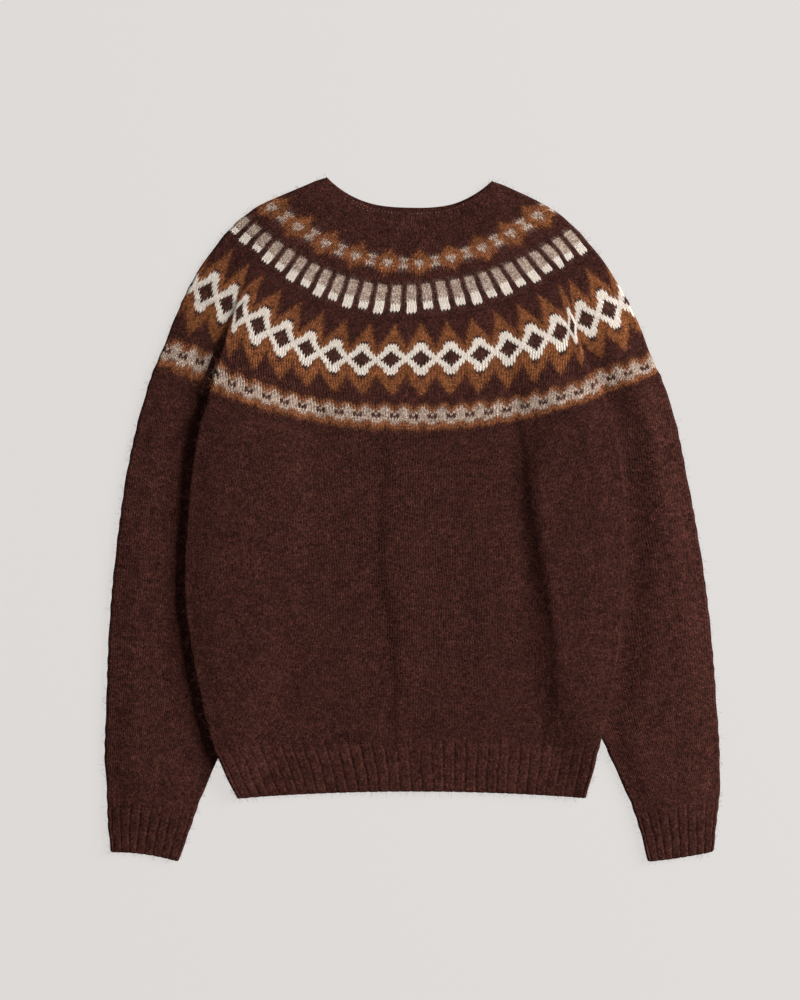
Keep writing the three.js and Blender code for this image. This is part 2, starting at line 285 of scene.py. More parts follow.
def outline_distance(table, x, y):
    """Distance outside a tube's outline, 0 inside it."""
    outline = np.concatenate([table[:, 0:2], table[::-1, 2:4]])
    nearest = np.full(x.shape, 1e9)
    inside = np.zeros(x.shape, bool)
    for (ax, ay), (bx, by) in zip(outline, np.roll(outline, -1, axis=0)):
        share = ((x - ax) * (bx - ax) + (y - ay) * (by - ay)) / ((bx - ax) ** 2 + (by - ay) ** 2)
        t = np.clip(share, 0, 1)
        nearest = np.minimum(nearest, np.hypot(x - ax - t * (bx - ax), y - ay - t * (by - ay)))
        if ay != by:
            crosses = ((ay > y) != (by > y)) & (x < ax + (bx - ax) * (y - ay) / (by - ay))
            inside ^= crosses
    return np.where(inside, 0, nearest)


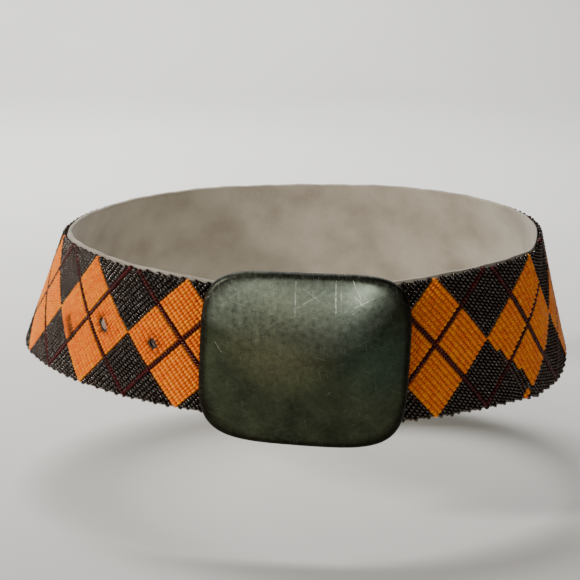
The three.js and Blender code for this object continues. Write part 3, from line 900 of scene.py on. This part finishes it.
def end_inset(lengths, places, sizes, plate):
    """How much narrower each half of the band is where it tapers to the bar and at its tip."""
    cover = smooth_step(lengths, places["start"], places["start"] + TAPER)
    inset = (1 - cover) * (sizes.band_width - plate.tab_width) / 2
    to_tip = np.clip(places["tip"] - lengths, 0, TIP_RADIUS)
    return inset + TIP_RADIUS - np.sqrt(TIP_RADIUS**2 - (TIP_RADIUS - to_tip) ** 2)


# A diamond is a square of the two diagonal counts, 18 rows a side: 8 above a line, which is one
# row wide, and 9 below it. The line is therefore half a row above the middle.
ROWS_A_SIDE = 18
BEADS_A_SIDE = 27
DIAMONDS_ROUND = 12
ORANGE, GUNMETAL, MAROON = 0, 1, 2


def diamond_phase(lengths, places, sizes):
    """Count of diamonds from the first one beside the fixed end, round the back to the free end."""
    from_right = lengths - sizes.first_right
    span = places["loop"] - sizes.first_left - sizes.first_right
    by_right = from_right / sizes.right_period
    by_left = DIAMONDS_ROUND - (span - from_right) / sizes.left_period
    share = smooth_step(from_right, 0.25 * span, 0.75 * span)
    return by_right + (by_left - by_right) * share


def bead_block(a_range, b_range, rows_by_a, colour):
    """Diagonal counts of a block of beads whose rows lie side by side along the first or the
    second count, whether they do so along the first, and their colour."""
    sides = [ROWS_A_SIDE, BEADS_A_SIDE] if rows_by_a else [BEADS_A_SIDE, ROWS_A_SIDE]
    spread = []
    for (low, high), per_side in zip((a_range, b_range), sides):
        count = max(round((high - low) * per_side), 1)
        spread.append(low + (high - low) * (np.arange(count) + 0.5) / count)
    a, b = [grid.ravel() for grid in np.meshgrid(*spread)]
    return np.stack([a, b, np.full(a.shape, rows_by_a), np.full(a.shape, colour)])


def bead_counts(first_cell, last_cell):
    """Diagonal counts of every bead, the way its row runs and its colour."""
    line = 1 / ROWS_A_SIDE
    cuts_a = (-0.5, 0.0, line, 0.5)
    cuts_b = (-0.5, -line, 0.0, 0.5)
    found = []
    for i in range(first_cell, last_cell + 1):
        for j in (i - 1, i, i + 1):
            for a_low, a_high in ((cuts_a[0], cuts_a[1]), (cuts_a[2], cuts_a[3])):
                a_range = (i + a_low, i + a_high)
                for b_low, b_high in ((cuts_b[0], cuts_b[1]), (cuts_b[2], cuts_b[3])):
                    b_range = (j + b_low, j + b_high)
                    found.append(bead_block(a_range, b_range, i == j, ORANGE if i == j else GUNMETAL))
                found.append(bead_block(a_range, (j + cuts_b[1], j + cuts_b[2]), False, MAROON))
            found.append(bead_block((i + cuts_a[1], i + cuts_a[2]), (j - 0.5, j + 0.5), True, MAROON))
    return np.concatenate(found, 1)


# The diamond that was worked short, counted from the one beside the fixed end.
SHORT_CELL = 1


def shorten_foot(a, b, colour):
    """The second diamond of the fixed side was worked short at its foot: gunmetal beads cut off
    its lower edge, and a few orange ones stand alone under its tip."""
    cell = SHORT_CELL
    from_left = b - (cell - 0.5)
    from_edge = a - (cell - 0.5)
    cut = (colour == ORANGE) & (np.abs(a - cell) < 0.5) & (np.abs(b - cell) < 0.5)
    cut &= from_edge < 2.9 / ROWS_A_SIDE * smooth_step(from_left, 0, 0.9)
    stray = (from_edge < 2 / ROWS_A_SIDE) & (from_left > 1 - 2.2 / BEADS_A_SIDE)
    return np.where(cut & ~stray, GUNMETAL, colour)


# How full the beads stand in their rows, how much they vary in size, lean and place, and the
# seeds of what is left to chance.
FILL_ACROSS = 1.03
FILL_ALONG = 0.96
UNEVEN = 0.03
LEAN = 0.05
JITTER = 0.05 * MM
BEAD_SEED = 11
STITCH_SEED = 5


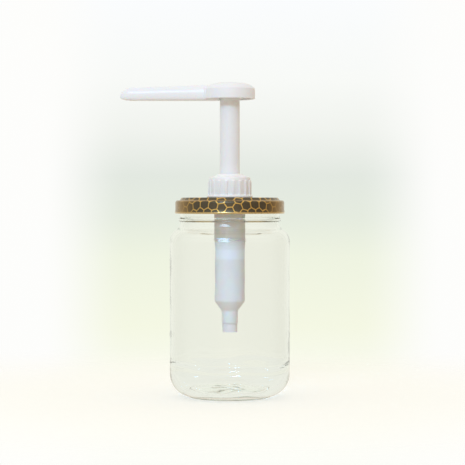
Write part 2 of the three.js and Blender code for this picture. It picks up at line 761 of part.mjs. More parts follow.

▶ _YOUR OBJECTIVE_
Output each entry precisely as given.

▶ _EXPECTED ANSWER_
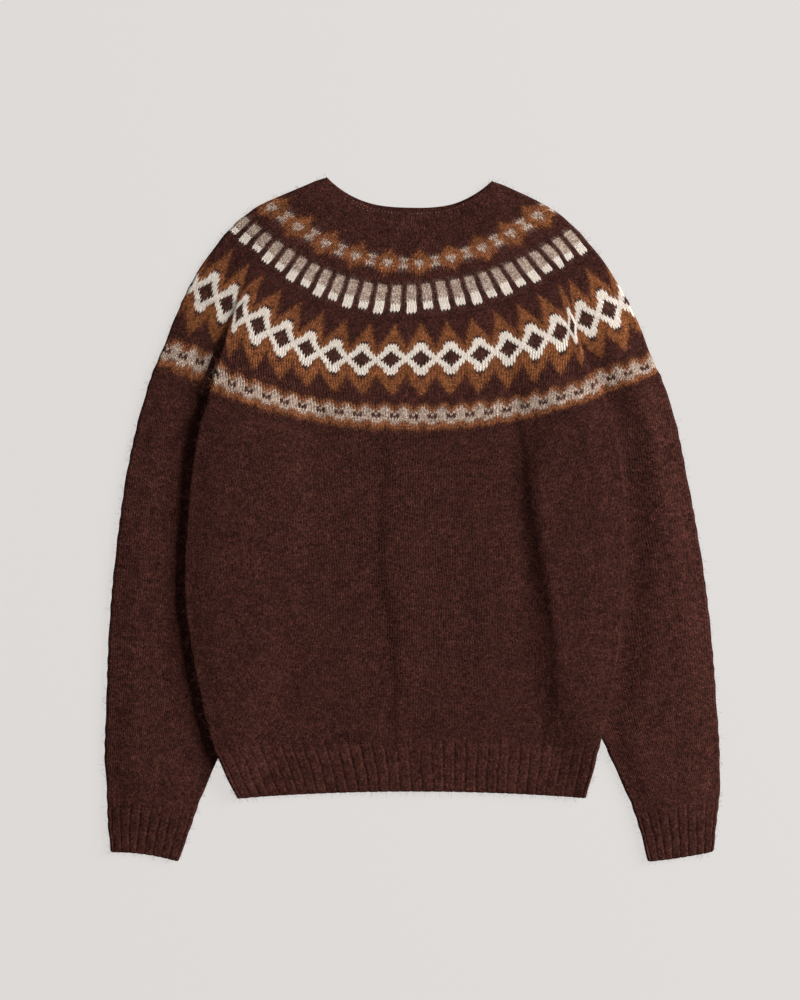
Keep writing the three.js and Blender code for this image. This is part 2, starting at line 285 of scene.py. More parts follow.
def outline_distance(table, x, y):
    """Distance outside a tube's outline, 0 inside it."""
    outline = np.concatenate([table[:, 0:2], table[::-1, 2:4]])
    nearest = np.full(x.shape, 1e9)
    inside = np.zeros(x.shape, bool)
    for (ax, ay), (bx, by) in zip(outline, np.roll(outline, -1, axis=0)):
        share = ((x - ax) * (bx - ax) + (y - ay) * (by - ay)) / ((bx - ax) ** 2 + (by - ay) ** 2)
        t = np.clip(share, 0, 1)
        nearest = np.minimum(nearest, np.hypot(x - ax - t * (bx - ax), y - ay - t * (by - ay)))
        if ay != by:
            crosses = ((ay > y) != (by > y)) & (x < ax + (bx - ax) * (y - ay) / (by - ay))
            inside ^= crosses
    return np.where(inside, 0, nearest)


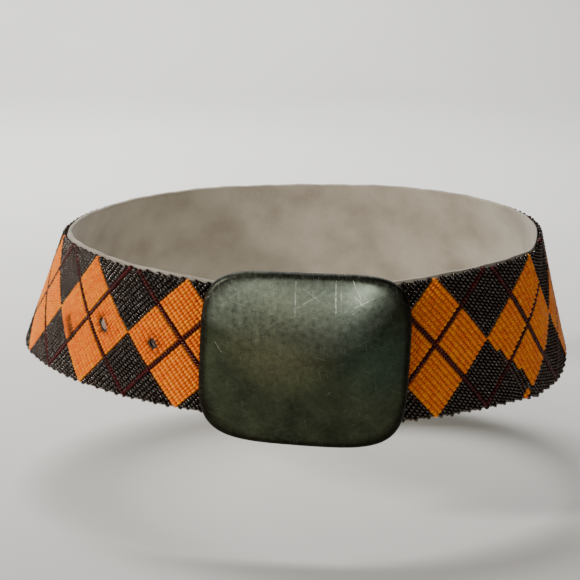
The three.js and Blender code for this object continues. Write part 3, from line 900 of scene.py on. This part finishes it.
def end_inset(lengths, places, sizes, plate):
    """How much narrower each half of the band is where it tapers to the bar and at its tip."""
    cover = smooth_step(lengths, places["start"], places["start"] + TAPER)
    inset = (1 - cover) * (sizes.band_width - plate.tab_width) / 2
    to_tip = np.clip(places["tip"] - lengths, 0, TIP_RADIUS)
    return inset + TIP_RADIUS - np.sqrt(TIP_RADIUS**2 - (TIP_RADIUS - to_tip) ** 2)


# A diamond is a square of the two diagonal counts, 18 rows a side: 8 above a line, which is one
# row wide, and 9 below it. The line is therefore half a row above the middle.
ROWS_A_SIDE = 18
BEADS_A_SIDE = 27
DIAMONDS_ROUND = 12
ORANGE, GUNMETAL, MAROON = 0, 1, 2


def diamond_phase(lengths, places, sizes):
    """Count of diamonds from the first one beside the fixed end, round the back to the free end."""
    from_right = lengths - sizes.first_right
    span = places["loop"] - sizes.first_left - sizes.first_right
    by_right = from_right / sizes.right_period
    by_left = DIAMONDS_ROUND - (span - from_right) / sizes.left_period
    share = smooth_step(from_right, 0.25 * span, 0.75 * span)
    return by_right + (by_left - by_right) * share


def bead_block(a_range, b_range, rows_by_a, colour):
    """Diagonal counts of a block of beads whose rows lie side by side along the first or the
    second count, whether they do so along the first, and their colour."""
    sides = [ROWS_A_SIDE, BEADS_A_SIDE] if rows_by_a else [BEADS_A_SIDE, ROWS_A_SIDE]
    spread = []
    for (low, high), per_side in zip((a_range, b_range), sides):
        count = max(round((high - low) * per_side), 1)
        spread.append(low + (high - low) * (np.arange(count) + 0.5) / count)
    a, b = [grid.ravel() for grid in np.meshgrid(*spread)]
    return np.stack([a, b, np.full(a.shape, rows_by_a), np.full(a.shape, colour)])


def bead_counts(first_cell, last_cell):
    """Diagonal counts of every bead, the way its row runs and its colour."""
    line = 1 / ROWS_A_SIDE
    cuts_a = (-0.5, 0.0, line, 0.5)
    cuts_b = (-0.5, -line, 0.0, 0.5)
    found = []
    for i in range(first_cell, last_cell + 1):
        for j in (i - 1, i, i + 1):
            for a_low, a_high in ((cuts_a[0], cuts_a[1]), (cuts_a[2], cuts_a[3])):
                a_range = (i + a_low, i + a_high)
                for b_low, b_high in ((cuts_b[0], cuts_b[1]), (cuts_b[2], cuts_b[3])):
                    b_range = (j + b_low, j + b_high)
                    found.append(bead_block(a_range, b_range, i == j, ORANGE if i == j else GUNMETAL))
                found.append(bead_block(a_range, (j + cuts_b[1], j + cuts_b[2]), False, MAROON))
            found.append(bead_block((i + cuts_a[1], i + cuts_a[2]), (j - 0.5, j + 0.5), True, MAROON))
    return np.concatenate(found, 1)


# The diamond that was worked short, counted from the one beside the fixed end.
SHORT_CELL = 1


def shorten_foot(a, b, colour):
    """The second diamond of the fixed side was worked short at its foot: gunmetal beads cut off
    its lower edge, and a few orange ones stand alone under its tip."""
    cell = SHORT_CELL
    from_left = b - (cell - 0.5)
    from_edge = a - (cell - 0.5)
    cut = (colour == ORANGE) & (np.abs(a - cell) < 0.5) & (np.abs(b - cell) < 0.5)
    cut &= from_edge < 2.9 / ROWS_A_SIDE * smooth_step(from_left, 0, 0.9)
    stray = (from_edge < 2 / ROWS_A_SIDE) & (from_left > 1 - 2.2 / BEADS_A_SIDE)
    return np.where(cut & ~stray, GUNMETAL, colour)


# How full the beads stand in their rows, how much they vary in size, lean and place, and the
# seeds of what is left to chance.
FILL_ACROSS = 1.03
FILL_ALONG = 0.96
UNEVEN = 0.03
LEAN = 0.05
JITTER = 0.05 * MM
BEAD_SEED = 11
STITCH_SEED = 5


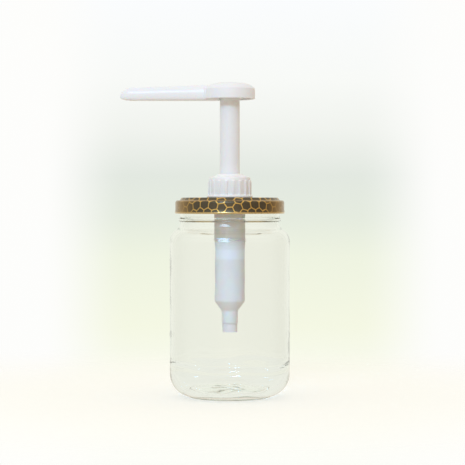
Write part 2 of the three.js and Blender code for this picture. It picks up at line 761 of part.mjs. More parts follow.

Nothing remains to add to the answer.